Mr. Lee’s set uses the immense Matthews stage and many of its accessories to full advantage, representing, and at the same time exaggerating and satirizing, the excesses of the big-budget Broadway show. With dozens of lighting instruments on all sides, a giant wind machine, melodramatic music and sound effects, picturesque onstage precipitation, a ghost light at center stage, a vast “Broadway-style” proscenium arch complete with golden-harp motif, along with a variety of set pieces wheeling on and off, and huge backdrops of a study, a tavern, and a dungeon — this animated set creates a comedy of its own. And of course there’s the face and manuscript of Kafka hanging at center stage above this Kafka-esque world. A large, well-equipped stage manager’s table in the front section amidst the orchestra seats provides Roxanne with a command post from which she vainly attempts to rein in the chaos of this rehearsal. The much acclaimed Mr. Lee, designer of The Tonight Show with Jimmy Fallon and at Saturday Night Live since 1974, has designed many Broadway shows, including the current long-running musical Wicked.

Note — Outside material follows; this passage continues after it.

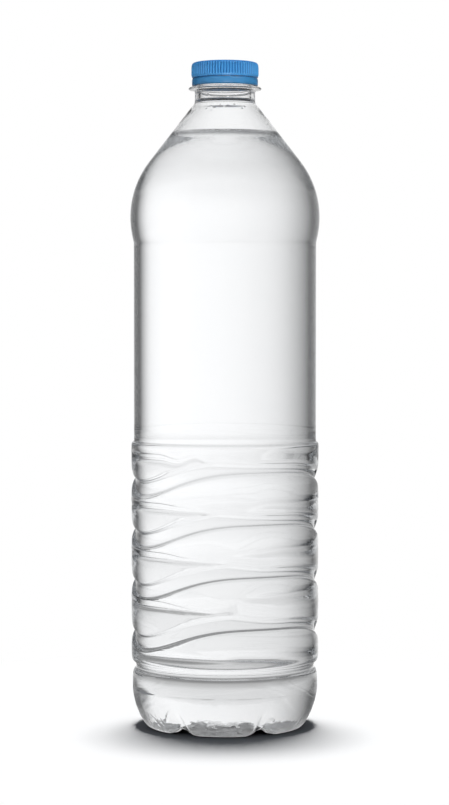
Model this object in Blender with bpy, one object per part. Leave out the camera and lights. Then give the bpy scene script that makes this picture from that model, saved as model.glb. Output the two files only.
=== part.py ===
"""A full 1.5 litre water bottle: blown shell, water, screw cap and tamper band.

Metres, +Z up. The bottle stands on z = 0 with its axis on the world Z axis, and
its front faces -Y. Angles are measured around +Z from the front, towards +X.
Run it with: blender --background --python part.py
"""
import math

import bpy
import bmesh
import numpy as np

MM = 0.001

# Driving dimensions of the blown body, in millimetres.
PANEL_R = 42.4            # plain label panel
BULGE_R = 44.0            # widest ring, where the shoulder meets the panel
CUSHION_R = 43.7          # top of the grip cushions
FOOT_RING_R = 43.0        # plain ring above the feet
NECK_R = 14.0             # tube under the support ring
BODY_WALL = 0.4
GAP = 0.3                 # clearance between neighbouring pieces
FILL_Z = 275.8            # still water surface

# Shoulder: a straight cone that runs into a round bulge.
CONE_ANGLE = math.radians(37.85)
SHOULDER_ARC_R = 42.0
SHOULDER_ARC_Z = 236.7
PANEL_TOP_Z = 222.8
PANEL_BOTTOM_Z = 133.6
CONE_TOP_Z = 287.8
NECK_FOOT_Z = 290.0

# Grip: four wavy channels with cushions between them, two waves to a turn.
CHANNELS = 4
CHANNEL_PITCH = 23.65
CHANNEL_TOP_Z = 118.0
CHANNEL_DEPTH = 1.65
WAVE_HEIGHT = 6.0
WAVE_SHARPNESS = 0.227
WAVE_CREST = math.radians(27.0)
SPLIT_DEPTH = 0.9         # shallow groove that splits each cushion on its low side
SPLIT_START = math.radians(-95.0)
SPLIT_TIP_Z = 125.2
SPLIT_PITCH = 23.1
SPLIT_TIPS = [math.radians(a) for a in (-11.0, -10.5, -2.0, 9.5)]
SPLIT_SLOPE = 2.6         # fall over one radian
GRIP_STEP_Z = 131.6
GRIP_FOOT_Z = 32.4
RING_GROOVE_Z = 28.4
RING_GROOVE_DEPTH = 1.4
FOOT_RING_TOP_Z = 25.4

# Base: six feet with radial valleys between them.
FEET = 6
VALLEY_ANGLE = math.radians(27.0)
VALLEY_RISE = 4.6         # height of a valley over the standing plane
VALLEY_INSET = 0.25       # how far a valley cuts in, for each unit that it rises
PUSH_UP = 6.5             # height of the middle of the base
PAD_INNER_R = 32.5
PAD_OUTER_R = 35.5

# Neck finish.
BORE_R = 11.7
THREAD_ROOT_R = 13.2
THREAD_CREST_R = 14.15
THREAD_PITCH = 2.7
LIP_Z = 306.6
RING_R = 16.8
RING_Z = (295.5, 296.9)
BEAD_R = 14.2
BEAD_Z = 299.4
NECK_THREAD_Z = 302.1
NECK_THREAD_TURNS = 1.25

# Closure.
CAP_TOP_Z = 308.4
CAP_BOTTOM_Z = 301.1
CAP_R = 15.6
RIBS = 72
RIB_DEPTH = 0.4
CAP_INNER_R = 14.45
CAP_CEILING_Z = LIP_Z + GAP
PLUG_R = BORE_R - GAP
PLUG_WALL = 1.0
PLUG_Z = 304.3
CAP_THREAD_R = 13.45
CAP_THREAD_START = 0.45   # turns from the neck thread's start
CAP_THREAD_TURNS = 1.0
BAND_TOP_Z = 300.3
BAND_BOTTOM_Z = 297.4
BAND_R = 15.3
BAND_INNER_R = 14.5
HOOK_R = 13.7
BRIDGES = 12
BRIDGE_ANGLE = math.radians(9.2)

SEGMENTS = 48
SEGMENT_PHASE = WAVE_CREST


def clear_scene():
    """Remove every object, so the model starts from nothing."""
    for obj in list(bpy.data.objects):
        bpy.data.objects.remove(obj, do_unlink=True)


def angles(count, phase=0.0):
    """Evenly spaced angles for one turn."""
    return phase + np.arange(count) * 2.0 * math.pi / count


BODY_ANGLES = angles(SEGMENTS, SEGMENT_PHASE)


def smoothstep(value, low, high):
    """Ease from 0 at low to 1 at high."""
    t = np.clip((value - low) / (high - low), 0.0, 1.0)
    return t * t * (3.0 - 2.0 * t)


def row(radius, height, around=BODY_ANGLES):
    """One ring of points as a pair of arrays, radius and height."""
    ones = np.ones_like(around)
    return ones * radius, ones * height


# ---------------------------------------------------------------- surfaces

def mesh_from_rows(name, rows, around, pole_low=None, pole_high=None):
    """Skin rings that run up the outside of a piece (and down its inside).

    Each row is (radius, height) over the same angles. A pole closes that end on
    the axis; with no poles the last row joins the first, as on a ring.
    """
    count = len(around)
    mesh = bpy.data.meshes.new(name)
    bm = bmesh.new()
    rings = []
    for radius, height in rows:
        xs = radius * np.sin(around) * MM
        ys = -radius * np.cos(around) * MM
        rings.append([bm.verts.new(point) for point in zip(xs, ys, height * MM)])
    pairs = list(zip(rings, rings[1:]))
    if pole_low is None:
        pairs.append((rings[-1], rings[0]))
    for first, second in pairs:
        rising = sum(v.co.z for v in second) >= sum(v.co.z for v in first)
        for i in range(count):
            j = (i + 1) % count
            skin_quad(bm, first[i], first[j], second[j], second[i], rising)
    if pole_low is not None:
        close_on_axis(bm, rings[0], pole_low, False)
        close_on_axis(bm, rings[-1], pole_high, True)
    bm.to_mesh(mesh)
    bm.free()
    return mesh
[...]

Kafka, who, supposedly, actually wrote a play that no longer exists and whose aura does pervade The Understudy and the play-within-the-play, once stated: “There is plenty of hope, an infinite amount of hope in the universe — but not for us.” In the end, however, Ms. Rebeck’s indomitable characters and her comedic perspective on the underbelly of the theater world, succeed in transcending the hopelessness and leaving us with a joyful affirmation of life and theater.